_Aim of the exercise:_ Report the number of lines where the string "None" occurs, and write nothing else.

──────

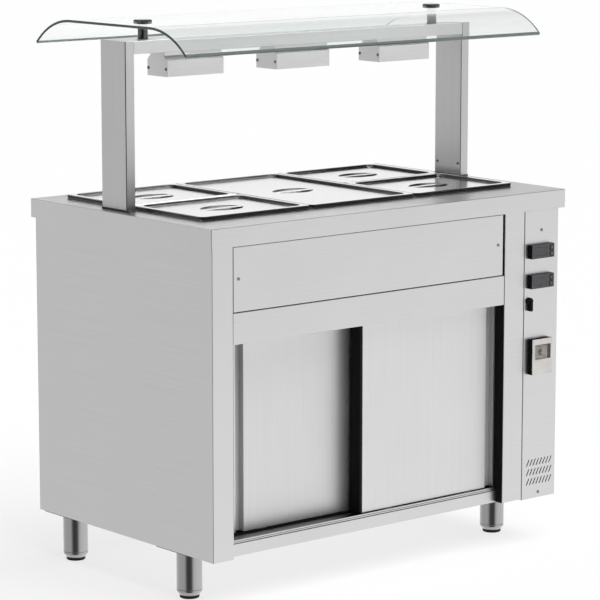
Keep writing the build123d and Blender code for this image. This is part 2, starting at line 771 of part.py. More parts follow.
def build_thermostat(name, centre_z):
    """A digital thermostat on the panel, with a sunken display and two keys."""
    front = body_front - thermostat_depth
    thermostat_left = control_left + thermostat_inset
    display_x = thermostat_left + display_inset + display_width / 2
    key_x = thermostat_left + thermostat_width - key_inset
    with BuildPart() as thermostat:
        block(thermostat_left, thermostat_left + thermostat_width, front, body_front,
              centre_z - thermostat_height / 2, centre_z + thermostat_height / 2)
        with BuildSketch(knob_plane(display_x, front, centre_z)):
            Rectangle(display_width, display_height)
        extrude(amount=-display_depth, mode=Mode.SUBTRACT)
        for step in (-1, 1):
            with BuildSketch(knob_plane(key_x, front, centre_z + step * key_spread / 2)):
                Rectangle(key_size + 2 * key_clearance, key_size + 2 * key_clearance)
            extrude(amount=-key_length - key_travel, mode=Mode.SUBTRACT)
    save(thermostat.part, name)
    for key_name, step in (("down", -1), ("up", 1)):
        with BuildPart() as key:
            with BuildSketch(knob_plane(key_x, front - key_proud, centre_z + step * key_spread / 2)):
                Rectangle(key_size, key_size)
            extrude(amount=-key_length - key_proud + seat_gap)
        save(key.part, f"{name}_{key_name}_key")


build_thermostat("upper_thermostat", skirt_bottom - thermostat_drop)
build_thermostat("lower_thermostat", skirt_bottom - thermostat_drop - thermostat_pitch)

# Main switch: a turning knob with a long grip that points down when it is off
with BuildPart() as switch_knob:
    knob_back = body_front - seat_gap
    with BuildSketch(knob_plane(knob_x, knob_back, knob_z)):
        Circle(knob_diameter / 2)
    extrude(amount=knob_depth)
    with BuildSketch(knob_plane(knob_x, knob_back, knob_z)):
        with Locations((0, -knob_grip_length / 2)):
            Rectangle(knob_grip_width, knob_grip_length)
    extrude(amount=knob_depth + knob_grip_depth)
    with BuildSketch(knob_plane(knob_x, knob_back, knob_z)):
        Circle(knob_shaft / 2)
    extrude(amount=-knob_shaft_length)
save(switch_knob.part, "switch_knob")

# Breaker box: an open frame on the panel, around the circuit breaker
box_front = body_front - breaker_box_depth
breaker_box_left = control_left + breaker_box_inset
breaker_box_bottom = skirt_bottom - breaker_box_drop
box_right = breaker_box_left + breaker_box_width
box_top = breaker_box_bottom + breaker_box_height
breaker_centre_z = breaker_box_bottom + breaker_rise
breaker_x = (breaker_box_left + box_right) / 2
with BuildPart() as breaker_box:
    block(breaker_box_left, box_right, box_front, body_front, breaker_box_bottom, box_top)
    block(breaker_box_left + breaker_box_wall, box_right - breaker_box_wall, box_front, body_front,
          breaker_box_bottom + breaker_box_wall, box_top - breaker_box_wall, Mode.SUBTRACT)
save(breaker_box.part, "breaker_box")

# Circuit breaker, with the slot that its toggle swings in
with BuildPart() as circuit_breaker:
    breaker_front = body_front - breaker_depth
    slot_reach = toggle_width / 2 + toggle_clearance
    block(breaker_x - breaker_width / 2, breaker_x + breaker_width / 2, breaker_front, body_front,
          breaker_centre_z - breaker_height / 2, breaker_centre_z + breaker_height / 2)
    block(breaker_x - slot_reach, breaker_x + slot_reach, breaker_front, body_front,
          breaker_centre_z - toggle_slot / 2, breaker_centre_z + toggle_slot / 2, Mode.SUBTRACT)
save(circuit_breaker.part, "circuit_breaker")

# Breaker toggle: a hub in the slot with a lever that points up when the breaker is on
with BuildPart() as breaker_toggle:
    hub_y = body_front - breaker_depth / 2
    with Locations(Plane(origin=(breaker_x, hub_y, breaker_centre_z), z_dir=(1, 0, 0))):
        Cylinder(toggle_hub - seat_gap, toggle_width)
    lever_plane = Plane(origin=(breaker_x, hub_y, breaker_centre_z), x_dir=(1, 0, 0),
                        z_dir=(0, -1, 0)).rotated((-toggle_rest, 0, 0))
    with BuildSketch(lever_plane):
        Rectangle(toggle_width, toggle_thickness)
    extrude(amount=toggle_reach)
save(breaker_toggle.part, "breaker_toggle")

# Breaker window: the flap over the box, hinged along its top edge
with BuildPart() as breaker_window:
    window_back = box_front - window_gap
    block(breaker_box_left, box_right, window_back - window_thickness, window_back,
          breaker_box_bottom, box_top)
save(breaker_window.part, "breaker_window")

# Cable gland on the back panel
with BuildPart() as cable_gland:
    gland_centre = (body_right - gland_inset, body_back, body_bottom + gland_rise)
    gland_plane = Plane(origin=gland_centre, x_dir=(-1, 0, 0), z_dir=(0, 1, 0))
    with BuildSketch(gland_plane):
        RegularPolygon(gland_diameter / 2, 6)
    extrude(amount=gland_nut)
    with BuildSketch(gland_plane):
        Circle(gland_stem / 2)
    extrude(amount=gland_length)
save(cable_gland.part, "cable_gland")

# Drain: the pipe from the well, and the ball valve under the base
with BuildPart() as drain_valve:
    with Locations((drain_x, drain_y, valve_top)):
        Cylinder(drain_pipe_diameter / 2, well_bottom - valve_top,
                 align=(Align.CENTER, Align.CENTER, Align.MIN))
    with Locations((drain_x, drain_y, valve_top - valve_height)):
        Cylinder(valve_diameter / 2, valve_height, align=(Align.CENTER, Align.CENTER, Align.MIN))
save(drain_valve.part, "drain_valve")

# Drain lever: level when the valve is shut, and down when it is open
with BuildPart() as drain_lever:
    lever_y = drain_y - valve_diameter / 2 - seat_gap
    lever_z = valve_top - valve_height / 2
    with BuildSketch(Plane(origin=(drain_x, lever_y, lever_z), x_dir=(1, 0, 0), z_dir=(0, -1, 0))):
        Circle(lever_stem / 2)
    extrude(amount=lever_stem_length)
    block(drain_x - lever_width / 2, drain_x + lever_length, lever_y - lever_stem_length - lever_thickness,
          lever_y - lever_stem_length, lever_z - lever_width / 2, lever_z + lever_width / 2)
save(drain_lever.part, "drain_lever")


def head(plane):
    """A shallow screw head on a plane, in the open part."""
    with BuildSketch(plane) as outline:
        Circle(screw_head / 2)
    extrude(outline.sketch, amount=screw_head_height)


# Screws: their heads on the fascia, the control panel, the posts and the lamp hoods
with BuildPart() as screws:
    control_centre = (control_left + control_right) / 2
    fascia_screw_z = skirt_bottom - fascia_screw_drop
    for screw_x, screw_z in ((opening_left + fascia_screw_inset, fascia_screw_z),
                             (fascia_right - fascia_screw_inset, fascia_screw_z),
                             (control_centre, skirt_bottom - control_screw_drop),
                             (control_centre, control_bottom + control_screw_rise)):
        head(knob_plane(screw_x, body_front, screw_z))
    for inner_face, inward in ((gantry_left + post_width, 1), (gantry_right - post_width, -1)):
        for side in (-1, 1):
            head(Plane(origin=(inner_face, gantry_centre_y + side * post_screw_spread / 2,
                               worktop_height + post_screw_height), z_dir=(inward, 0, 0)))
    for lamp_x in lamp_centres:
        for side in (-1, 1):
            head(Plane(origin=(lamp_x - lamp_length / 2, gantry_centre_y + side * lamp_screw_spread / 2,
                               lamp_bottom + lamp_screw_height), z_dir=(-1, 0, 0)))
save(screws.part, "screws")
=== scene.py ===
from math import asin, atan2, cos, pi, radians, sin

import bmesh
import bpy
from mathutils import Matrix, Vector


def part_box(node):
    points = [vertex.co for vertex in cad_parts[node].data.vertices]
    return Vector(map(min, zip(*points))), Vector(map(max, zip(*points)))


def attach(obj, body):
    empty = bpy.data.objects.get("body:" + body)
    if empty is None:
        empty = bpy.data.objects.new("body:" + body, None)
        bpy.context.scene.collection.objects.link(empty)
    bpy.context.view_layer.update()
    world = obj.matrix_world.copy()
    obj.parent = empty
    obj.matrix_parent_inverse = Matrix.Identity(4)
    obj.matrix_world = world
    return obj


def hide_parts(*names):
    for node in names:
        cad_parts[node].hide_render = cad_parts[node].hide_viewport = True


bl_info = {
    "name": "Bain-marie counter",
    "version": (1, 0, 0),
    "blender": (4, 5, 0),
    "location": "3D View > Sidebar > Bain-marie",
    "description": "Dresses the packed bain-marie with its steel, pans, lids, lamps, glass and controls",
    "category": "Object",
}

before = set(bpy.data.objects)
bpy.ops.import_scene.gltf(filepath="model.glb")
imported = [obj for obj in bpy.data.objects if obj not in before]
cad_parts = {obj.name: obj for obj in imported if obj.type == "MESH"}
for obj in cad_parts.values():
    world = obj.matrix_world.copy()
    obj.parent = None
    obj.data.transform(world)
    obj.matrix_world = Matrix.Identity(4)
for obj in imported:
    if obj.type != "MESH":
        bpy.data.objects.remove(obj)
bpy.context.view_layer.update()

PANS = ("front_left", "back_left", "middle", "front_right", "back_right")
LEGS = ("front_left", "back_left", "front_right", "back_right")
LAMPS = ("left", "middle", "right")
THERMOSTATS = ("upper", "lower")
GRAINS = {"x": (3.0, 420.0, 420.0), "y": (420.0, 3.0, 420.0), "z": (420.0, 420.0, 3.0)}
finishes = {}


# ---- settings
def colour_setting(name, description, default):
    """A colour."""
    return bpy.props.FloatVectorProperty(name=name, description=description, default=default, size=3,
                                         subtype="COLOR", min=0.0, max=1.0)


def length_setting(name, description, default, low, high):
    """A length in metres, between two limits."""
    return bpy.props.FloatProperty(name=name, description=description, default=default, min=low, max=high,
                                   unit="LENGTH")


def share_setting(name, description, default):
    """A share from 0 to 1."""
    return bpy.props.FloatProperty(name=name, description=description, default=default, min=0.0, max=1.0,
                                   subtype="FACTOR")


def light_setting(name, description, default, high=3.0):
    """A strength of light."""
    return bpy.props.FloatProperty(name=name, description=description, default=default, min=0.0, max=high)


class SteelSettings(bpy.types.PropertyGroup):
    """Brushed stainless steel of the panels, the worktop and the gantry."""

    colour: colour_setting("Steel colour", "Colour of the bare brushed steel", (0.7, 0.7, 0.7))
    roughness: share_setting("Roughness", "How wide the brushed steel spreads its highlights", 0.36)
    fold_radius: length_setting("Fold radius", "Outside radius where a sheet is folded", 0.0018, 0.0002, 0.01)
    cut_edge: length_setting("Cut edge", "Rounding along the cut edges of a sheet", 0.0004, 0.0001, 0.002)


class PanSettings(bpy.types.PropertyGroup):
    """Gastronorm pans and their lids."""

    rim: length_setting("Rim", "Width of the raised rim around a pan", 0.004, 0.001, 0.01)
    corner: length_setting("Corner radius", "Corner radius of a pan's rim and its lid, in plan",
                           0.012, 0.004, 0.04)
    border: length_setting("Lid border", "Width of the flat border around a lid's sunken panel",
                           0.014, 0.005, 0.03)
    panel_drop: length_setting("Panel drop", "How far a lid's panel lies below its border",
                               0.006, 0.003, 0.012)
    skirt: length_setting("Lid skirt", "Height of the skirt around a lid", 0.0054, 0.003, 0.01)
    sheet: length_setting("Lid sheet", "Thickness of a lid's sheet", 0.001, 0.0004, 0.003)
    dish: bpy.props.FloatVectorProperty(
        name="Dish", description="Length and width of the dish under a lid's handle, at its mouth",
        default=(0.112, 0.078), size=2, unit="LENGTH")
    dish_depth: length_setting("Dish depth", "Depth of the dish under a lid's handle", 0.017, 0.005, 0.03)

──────

_Response below:_ 3